Growing up in the church, I knew what spirituality was. Spirituality was somehow mysteriously being in touch with the Holy Spirit, the results of which were direction for decisions in life, compliance with the church’s rules, and if anything, erring on the side of being more conservative than the rules. One’s beliefs were considered spiritual but only if the beliefs lined up exactly with the church. And certainty was a requirement.
Being spiritual could look like judging another person’s actions as too worldly, sinful, too casual, too much fun. Spiritual was my dad being able to come up with a sermon to preach every Sunday. Being spiritual was praying and reading my Bible every day. If someone had too much fun, had a boat, went to amusement parks, had too flashy of a car, or played volleyball more than once a week they were not spiritual.
As a teenager I knew that I wasn’t spiritual because I thought about sex, noticed girls; boobs and masturbated. I wanted to be spiritual but couldn’t stop thinking about sex! Which was of course forbidden until marriage in our culture. I spent a lot of hours, days and weeks agonizing about my sinful nature and wondering how to squelch it down, repent enough to overcome it and somehow keep myself pure and more spiritual.
Today I find myself in what some would call a spiritual journey. I don’t know if it’s a spiritual journey but it “is” a journey. I am on a journey to discover what is “true” of myself and for myself.
The “church” experience is now part of my past. Certainty is also part of my past. I’m learning to sit comfortably with questions instead of needing certainty. I’ve started looking for answers within instead of looking to some mysterious outside source. When I ask myself if I’m spiritual, I honestly don’t know.
Here’s what I do know.
The moments when I am fully in the present feel like a spiritual experience, but it’s not like I feel connected in that moment to the divine.
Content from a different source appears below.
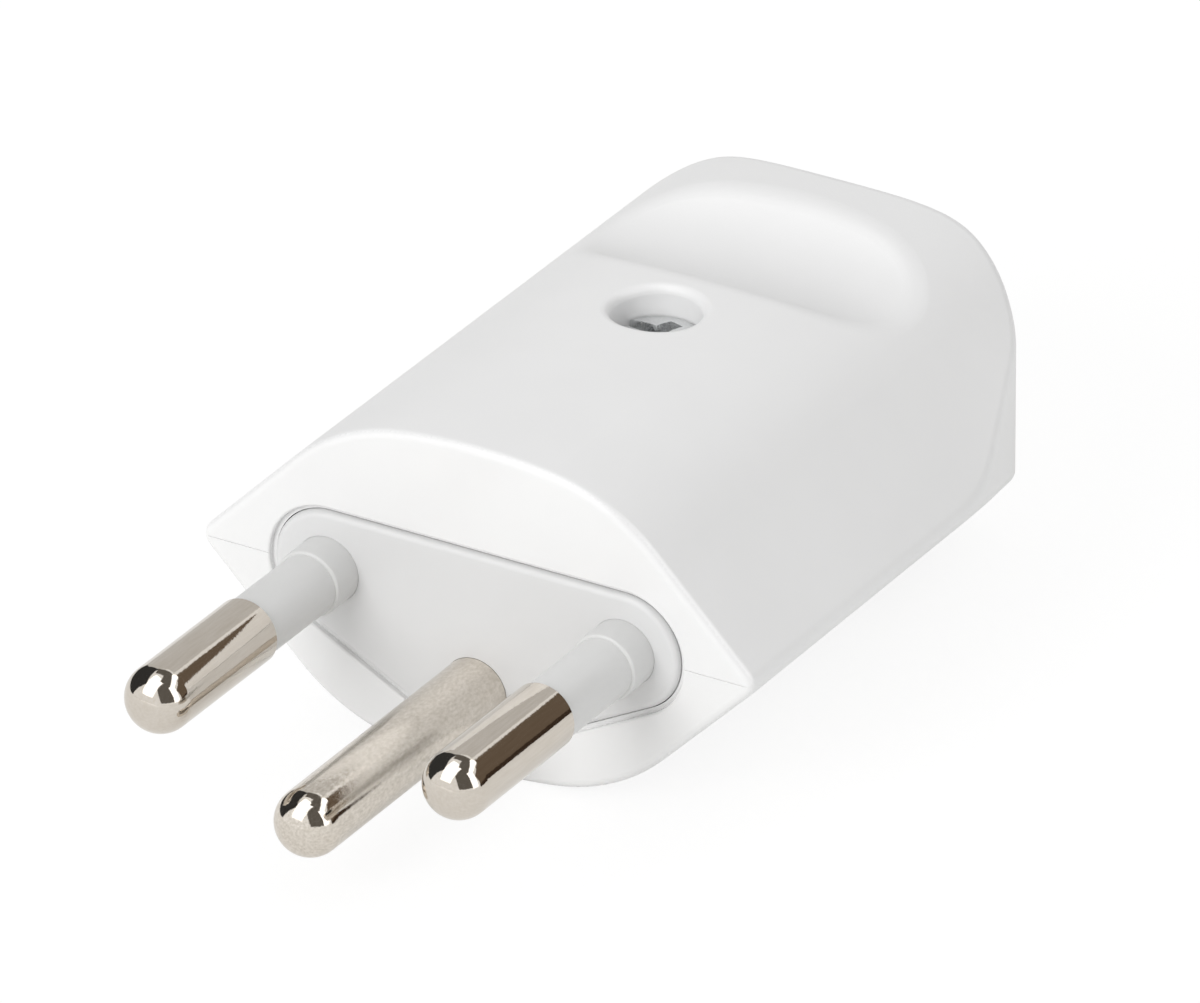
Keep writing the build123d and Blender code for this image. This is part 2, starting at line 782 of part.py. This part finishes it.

A long motorcycle ride, an afternoon with best friends on a boat, a walk through the forest with my kids, journaling in the morning with my coffee, and deep conversations with friends all feel like the spiritual experiences of my life.
I still like to think about and experience sex and boobs. It’s good.
Spiritual to me is caring for my own human spirit and soul. It’s starting to listen to my heart instead of the bully of my mind.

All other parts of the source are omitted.